▸ Modeling code records
++++++++

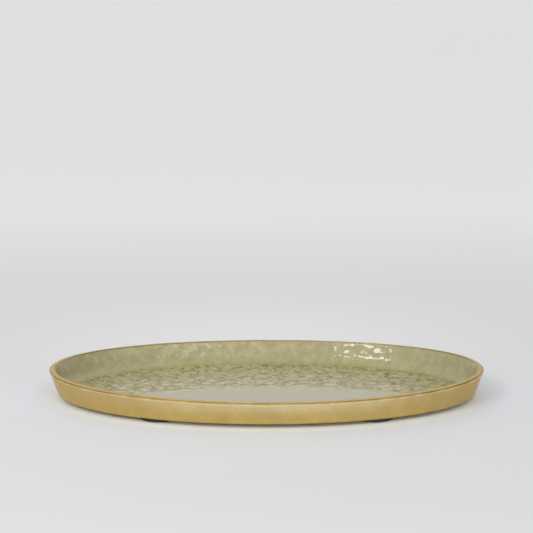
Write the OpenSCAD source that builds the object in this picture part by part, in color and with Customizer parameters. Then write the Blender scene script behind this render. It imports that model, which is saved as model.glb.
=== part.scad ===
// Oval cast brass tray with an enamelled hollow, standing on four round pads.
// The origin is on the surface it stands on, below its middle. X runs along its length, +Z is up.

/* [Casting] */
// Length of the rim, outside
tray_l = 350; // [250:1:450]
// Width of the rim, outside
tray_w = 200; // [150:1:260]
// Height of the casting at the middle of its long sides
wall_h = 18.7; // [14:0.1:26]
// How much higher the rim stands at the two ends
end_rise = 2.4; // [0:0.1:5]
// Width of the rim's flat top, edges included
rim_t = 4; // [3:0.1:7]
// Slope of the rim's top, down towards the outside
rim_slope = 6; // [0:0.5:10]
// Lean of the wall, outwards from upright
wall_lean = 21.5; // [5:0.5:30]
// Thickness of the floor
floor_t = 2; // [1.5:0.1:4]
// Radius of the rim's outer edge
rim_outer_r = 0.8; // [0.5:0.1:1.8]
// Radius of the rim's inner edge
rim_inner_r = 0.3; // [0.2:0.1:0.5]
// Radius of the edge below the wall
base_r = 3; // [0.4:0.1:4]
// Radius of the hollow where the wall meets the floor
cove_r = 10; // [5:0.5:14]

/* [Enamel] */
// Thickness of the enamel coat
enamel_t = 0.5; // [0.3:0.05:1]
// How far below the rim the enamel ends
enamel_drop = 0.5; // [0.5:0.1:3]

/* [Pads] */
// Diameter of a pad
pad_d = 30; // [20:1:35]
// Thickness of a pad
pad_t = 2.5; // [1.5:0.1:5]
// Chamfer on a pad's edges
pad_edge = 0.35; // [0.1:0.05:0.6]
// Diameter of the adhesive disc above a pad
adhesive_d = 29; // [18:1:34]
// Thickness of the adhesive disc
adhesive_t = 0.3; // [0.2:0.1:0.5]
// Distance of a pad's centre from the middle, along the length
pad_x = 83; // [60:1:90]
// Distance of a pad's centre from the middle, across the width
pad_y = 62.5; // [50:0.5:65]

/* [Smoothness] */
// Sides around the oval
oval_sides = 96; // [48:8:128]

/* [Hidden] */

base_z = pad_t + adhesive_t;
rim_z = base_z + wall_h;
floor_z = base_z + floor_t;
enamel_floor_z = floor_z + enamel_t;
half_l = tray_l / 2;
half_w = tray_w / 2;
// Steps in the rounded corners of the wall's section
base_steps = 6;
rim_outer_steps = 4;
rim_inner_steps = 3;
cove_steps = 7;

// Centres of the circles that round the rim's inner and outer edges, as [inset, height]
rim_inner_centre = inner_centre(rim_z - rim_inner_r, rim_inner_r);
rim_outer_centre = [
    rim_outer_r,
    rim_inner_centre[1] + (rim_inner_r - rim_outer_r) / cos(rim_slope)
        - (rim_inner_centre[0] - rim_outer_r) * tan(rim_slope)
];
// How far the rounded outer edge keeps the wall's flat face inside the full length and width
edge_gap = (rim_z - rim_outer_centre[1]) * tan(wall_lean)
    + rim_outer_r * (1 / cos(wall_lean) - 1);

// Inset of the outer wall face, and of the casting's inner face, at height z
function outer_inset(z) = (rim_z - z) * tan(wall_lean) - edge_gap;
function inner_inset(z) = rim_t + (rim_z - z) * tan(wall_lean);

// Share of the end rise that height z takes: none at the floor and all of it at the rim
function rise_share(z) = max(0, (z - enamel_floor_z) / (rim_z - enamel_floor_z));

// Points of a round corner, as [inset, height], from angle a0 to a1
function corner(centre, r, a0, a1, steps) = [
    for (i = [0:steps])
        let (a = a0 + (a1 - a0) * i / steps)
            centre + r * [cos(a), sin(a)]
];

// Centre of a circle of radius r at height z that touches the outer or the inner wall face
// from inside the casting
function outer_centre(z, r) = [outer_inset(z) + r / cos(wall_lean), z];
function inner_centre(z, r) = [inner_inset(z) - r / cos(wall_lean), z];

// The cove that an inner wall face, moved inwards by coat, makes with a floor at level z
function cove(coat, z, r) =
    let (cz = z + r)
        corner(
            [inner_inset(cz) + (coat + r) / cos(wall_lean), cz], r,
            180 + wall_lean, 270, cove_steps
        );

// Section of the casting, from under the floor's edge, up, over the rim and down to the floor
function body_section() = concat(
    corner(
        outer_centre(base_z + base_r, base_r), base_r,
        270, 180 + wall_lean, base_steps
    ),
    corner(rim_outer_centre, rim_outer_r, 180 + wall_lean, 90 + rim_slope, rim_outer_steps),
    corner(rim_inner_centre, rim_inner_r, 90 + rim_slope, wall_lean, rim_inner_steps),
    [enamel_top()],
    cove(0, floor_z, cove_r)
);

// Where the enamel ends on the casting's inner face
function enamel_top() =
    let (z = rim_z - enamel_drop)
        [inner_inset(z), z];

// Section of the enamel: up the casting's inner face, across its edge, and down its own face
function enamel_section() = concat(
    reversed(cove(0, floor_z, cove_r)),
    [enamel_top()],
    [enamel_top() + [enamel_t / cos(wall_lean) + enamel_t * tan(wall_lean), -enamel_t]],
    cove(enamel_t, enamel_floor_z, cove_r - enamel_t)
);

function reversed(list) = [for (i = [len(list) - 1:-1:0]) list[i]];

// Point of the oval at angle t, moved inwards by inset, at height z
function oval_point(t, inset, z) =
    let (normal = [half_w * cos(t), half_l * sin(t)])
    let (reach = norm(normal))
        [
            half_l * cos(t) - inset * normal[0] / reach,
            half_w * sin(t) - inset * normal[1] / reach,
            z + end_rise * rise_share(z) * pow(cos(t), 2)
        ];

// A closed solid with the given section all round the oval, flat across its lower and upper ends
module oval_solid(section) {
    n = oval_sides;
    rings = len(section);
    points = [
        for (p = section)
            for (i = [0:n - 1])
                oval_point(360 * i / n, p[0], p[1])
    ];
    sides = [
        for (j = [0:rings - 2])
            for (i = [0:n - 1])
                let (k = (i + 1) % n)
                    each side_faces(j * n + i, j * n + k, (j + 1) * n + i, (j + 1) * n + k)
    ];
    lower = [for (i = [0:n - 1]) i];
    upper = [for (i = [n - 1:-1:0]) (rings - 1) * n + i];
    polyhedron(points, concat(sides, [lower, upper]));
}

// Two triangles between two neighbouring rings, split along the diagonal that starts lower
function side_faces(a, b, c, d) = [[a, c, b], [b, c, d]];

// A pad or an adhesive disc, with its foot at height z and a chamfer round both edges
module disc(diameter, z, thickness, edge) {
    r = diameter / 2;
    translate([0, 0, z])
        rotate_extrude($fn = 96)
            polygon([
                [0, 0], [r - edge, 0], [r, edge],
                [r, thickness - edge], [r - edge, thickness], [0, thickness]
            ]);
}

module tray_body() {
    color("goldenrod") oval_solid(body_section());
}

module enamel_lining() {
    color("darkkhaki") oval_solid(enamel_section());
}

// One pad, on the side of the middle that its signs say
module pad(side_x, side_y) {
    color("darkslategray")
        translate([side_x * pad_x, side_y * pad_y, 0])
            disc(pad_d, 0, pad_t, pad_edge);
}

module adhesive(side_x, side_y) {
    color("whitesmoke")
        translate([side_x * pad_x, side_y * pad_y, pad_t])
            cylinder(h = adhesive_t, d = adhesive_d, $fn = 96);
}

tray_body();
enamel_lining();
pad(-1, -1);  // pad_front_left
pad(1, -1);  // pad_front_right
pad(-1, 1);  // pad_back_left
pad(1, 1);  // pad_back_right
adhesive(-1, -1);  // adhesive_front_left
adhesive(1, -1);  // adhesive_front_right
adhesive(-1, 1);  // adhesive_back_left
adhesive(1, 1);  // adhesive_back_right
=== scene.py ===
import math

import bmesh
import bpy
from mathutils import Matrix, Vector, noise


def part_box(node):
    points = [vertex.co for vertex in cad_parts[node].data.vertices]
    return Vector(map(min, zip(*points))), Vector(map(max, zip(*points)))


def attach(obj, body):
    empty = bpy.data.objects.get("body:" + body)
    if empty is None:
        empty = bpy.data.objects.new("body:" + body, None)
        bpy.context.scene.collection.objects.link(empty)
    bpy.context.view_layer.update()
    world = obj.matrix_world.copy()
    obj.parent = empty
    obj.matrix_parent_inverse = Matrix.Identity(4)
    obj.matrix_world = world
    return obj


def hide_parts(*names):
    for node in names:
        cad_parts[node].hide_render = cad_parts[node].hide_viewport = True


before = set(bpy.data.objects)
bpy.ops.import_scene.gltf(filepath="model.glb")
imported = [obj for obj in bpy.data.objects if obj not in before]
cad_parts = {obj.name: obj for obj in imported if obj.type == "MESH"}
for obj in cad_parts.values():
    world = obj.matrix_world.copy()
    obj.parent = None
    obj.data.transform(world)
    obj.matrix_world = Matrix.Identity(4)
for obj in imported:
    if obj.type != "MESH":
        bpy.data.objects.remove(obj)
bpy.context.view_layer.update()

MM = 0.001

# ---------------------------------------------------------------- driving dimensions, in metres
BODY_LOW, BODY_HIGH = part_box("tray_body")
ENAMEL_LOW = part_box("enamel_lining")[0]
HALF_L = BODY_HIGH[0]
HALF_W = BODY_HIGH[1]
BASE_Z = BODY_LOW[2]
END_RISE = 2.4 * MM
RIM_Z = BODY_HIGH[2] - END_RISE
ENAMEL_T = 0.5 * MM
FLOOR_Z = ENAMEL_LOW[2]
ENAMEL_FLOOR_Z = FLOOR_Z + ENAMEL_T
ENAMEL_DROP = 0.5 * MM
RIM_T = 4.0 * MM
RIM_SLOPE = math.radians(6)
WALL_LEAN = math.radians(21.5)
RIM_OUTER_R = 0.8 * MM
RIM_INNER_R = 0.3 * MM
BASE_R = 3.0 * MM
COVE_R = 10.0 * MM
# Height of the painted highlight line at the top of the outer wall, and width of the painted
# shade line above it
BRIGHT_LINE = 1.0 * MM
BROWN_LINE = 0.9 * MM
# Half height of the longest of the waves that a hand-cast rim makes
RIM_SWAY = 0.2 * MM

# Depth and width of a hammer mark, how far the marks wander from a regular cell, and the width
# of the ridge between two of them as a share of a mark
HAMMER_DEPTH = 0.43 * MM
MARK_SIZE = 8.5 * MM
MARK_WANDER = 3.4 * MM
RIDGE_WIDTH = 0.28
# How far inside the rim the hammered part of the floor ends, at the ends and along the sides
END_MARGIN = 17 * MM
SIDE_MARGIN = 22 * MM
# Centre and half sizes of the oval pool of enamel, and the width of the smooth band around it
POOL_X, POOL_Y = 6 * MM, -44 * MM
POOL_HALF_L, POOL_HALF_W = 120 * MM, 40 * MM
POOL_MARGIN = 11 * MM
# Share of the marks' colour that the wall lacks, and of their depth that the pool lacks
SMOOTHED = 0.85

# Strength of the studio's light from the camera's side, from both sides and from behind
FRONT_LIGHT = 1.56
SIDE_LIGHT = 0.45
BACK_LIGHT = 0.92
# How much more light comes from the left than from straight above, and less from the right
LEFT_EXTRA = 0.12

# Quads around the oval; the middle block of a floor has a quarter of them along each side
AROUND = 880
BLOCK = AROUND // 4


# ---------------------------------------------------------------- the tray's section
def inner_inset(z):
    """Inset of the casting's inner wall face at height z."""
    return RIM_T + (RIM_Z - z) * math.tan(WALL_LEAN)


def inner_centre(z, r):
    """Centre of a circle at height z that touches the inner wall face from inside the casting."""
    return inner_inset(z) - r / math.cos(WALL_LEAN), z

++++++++

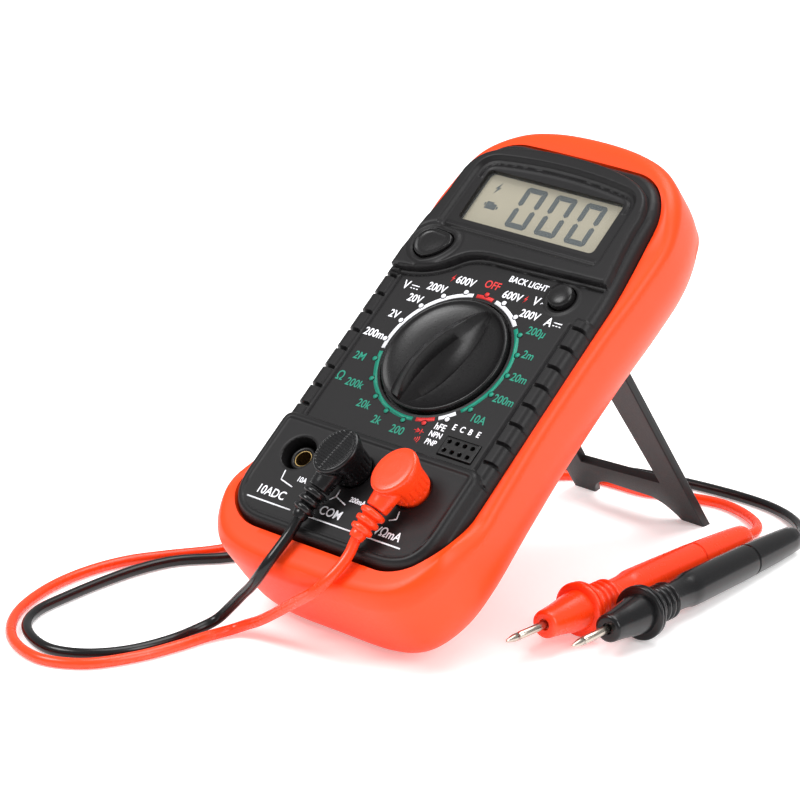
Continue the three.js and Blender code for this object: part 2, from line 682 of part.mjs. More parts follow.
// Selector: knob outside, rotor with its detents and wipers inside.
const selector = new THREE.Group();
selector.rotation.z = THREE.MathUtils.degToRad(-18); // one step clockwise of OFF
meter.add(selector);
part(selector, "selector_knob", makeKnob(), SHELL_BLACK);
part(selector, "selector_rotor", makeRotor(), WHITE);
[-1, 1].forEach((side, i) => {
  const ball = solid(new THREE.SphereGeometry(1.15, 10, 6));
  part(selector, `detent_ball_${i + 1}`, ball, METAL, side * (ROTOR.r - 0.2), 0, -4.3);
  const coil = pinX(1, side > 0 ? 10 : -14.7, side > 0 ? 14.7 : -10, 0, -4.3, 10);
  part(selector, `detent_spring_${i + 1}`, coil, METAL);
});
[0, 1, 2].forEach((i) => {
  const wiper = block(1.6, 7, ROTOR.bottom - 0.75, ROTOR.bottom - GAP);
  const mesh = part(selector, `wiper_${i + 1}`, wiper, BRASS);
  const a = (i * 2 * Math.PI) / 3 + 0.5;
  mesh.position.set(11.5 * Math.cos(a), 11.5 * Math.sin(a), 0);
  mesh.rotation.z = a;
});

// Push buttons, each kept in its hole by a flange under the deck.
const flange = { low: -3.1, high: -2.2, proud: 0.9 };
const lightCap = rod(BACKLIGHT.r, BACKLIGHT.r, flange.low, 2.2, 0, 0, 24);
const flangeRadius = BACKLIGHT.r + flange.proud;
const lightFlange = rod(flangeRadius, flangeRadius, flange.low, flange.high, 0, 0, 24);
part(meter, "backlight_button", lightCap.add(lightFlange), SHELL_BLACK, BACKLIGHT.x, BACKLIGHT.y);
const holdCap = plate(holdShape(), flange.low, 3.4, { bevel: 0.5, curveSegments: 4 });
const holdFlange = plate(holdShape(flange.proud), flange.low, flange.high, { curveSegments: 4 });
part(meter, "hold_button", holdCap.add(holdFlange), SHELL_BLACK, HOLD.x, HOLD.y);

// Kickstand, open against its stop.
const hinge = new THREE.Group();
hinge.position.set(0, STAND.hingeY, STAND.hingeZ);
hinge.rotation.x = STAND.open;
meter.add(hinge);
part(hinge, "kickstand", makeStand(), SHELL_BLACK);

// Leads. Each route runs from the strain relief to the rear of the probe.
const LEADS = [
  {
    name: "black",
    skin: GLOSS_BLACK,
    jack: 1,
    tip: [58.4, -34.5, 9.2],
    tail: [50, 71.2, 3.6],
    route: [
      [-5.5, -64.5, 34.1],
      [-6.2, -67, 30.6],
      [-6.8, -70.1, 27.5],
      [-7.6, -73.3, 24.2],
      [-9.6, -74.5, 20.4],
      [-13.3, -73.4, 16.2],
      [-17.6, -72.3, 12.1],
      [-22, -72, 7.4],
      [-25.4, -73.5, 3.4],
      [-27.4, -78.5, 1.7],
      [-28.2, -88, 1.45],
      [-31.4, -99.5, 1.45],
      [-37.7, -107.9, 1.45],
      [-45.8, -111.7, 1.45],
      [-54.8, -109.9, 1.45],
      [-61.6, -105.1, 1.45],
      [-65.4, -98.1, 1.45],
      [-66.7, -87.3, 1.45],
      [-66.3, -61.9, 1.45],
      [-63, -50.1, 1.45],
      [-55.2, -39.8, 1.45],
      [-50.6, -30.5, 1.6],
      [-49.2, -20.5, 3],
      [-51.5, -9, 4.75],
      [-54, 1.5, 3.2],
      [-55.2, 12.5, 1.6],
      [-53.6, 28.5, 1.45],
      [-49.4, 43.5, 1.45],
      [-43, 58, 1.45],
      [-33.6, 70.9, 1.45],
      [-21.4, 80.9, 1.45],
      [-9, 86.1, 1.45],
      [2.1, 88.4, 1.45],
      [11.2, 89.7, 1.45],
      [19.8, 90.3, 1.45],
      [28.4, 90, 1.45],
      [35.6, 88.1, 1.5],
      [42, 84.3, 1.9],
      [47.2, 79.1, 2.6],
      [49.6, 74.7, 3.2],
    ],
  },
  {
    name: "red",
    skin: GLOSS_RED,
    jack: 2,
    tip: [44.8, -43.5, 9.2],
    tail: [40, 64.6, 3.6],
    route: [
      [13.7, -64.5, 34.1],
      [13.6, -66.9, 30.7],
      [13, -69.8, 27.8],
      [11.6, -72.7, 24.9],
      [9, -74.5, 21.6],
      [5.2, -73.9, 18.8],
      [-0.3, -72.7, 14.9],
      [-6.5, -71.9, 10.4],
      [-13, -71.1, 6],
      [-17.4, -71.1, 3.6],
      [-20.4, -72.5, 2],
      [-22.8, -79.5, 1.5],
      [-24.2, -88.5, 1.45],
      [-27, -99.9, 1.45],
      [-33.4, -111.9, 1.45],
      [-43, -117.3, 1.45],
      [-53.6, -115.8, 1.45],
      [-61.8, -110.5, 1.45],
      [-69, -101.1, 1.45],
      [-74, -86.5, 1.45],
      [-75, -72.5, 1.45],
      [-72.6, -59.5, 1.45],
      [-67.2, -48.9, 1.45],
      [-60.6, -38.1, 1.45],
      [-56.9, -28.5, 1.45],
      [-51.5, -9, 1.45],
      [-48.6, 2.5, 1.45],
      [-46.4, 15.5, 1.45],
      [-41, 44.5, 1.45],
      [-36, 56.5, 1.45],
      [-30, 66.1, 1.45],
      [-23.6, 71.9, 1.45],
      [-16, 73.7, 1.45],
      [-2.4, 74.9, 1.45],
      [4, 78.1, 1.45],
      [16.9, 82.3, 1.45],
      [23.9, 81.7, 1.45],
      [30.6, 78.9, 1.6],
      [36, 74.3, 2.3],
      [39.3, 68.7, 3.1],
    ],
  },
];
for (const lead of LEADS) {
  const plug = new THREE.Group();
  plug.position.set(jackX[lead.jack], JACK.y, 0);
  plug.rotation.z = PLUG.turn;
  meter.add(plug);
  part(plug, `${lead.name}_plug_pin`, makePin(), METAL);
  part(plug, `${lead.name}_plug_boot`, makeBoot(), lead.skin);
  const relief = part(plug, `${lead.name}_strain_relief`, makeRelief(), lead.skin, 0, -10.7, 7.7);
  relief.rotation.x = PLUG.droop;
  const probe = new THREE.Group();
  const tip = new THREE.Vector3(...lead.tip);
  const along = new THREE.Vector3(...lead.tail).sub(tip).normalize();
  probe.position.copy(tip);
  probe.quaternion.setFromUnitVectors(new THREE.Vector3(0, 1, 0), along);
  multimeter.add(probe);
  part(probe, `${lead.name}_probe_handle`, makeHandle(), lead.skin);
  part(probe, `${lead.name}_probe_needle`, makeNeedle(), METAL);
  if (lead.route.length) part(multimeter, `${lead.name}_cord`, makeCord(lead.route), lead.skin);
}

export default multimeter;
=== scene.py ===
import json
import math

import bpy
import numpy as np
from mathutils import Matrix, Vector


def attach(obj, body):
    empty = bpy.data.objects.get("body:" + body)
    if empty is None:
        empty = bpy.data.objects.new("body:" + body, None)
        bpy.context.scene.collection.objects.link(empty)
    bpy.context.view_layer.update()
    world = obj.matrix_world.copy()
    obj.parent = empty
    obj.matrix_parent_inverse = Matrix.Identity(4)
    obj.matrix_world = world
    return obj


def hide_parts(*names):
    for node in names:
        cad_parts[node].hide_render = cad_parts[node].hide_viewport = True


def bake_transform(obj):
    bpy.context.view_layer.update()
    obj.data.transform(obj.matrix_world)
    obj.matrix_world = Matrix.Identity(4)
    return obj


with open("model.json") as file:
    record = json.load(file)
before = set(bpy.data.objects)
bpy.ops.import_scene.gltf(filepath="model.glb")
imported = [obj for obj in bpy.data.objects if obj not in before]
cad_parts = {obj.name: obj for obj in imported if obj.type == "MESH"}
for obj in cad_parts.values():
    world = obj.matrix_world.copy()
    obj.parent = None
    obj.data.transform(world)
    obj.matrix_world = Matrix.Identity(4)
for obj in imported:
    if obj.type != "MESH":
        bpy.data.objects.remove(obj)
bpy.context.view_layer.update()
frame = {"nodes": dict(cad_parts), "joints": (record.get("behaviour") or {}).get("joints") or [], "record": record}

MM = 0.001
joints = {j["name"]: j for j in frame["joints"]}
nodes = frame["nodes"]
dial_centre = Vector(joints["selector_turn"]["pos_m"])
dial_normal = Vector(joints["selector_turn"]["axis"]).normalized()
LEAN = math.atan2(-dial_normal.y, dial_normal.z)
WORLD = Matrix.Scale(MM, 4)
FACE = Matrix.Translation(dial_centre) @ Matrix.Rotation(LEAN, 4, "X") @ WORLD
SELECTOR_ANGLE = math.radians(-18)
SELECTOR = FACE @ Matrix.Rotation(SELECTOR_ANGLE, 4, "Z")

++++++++

▸ GIVEN TASK
Transcribe the lines beginning at the one that contains "Write the OpenSCAD" and ending at the one that contains "length, +Z is up.", with nothing added or left out.

▸ RESULT
Write the OpenSCAD source that builds the object in this picture part by part, in color and with Customizer parameters. Then write the Blender scene script behind this render. It imports that model, which is saved as model.glb.
=== part.scad ===
// Oval cast brass tray with an enamelled hollow, standing on four round pads.
// The origin is on the surface it stands on, below its middle. X runs along its length, +Z is up.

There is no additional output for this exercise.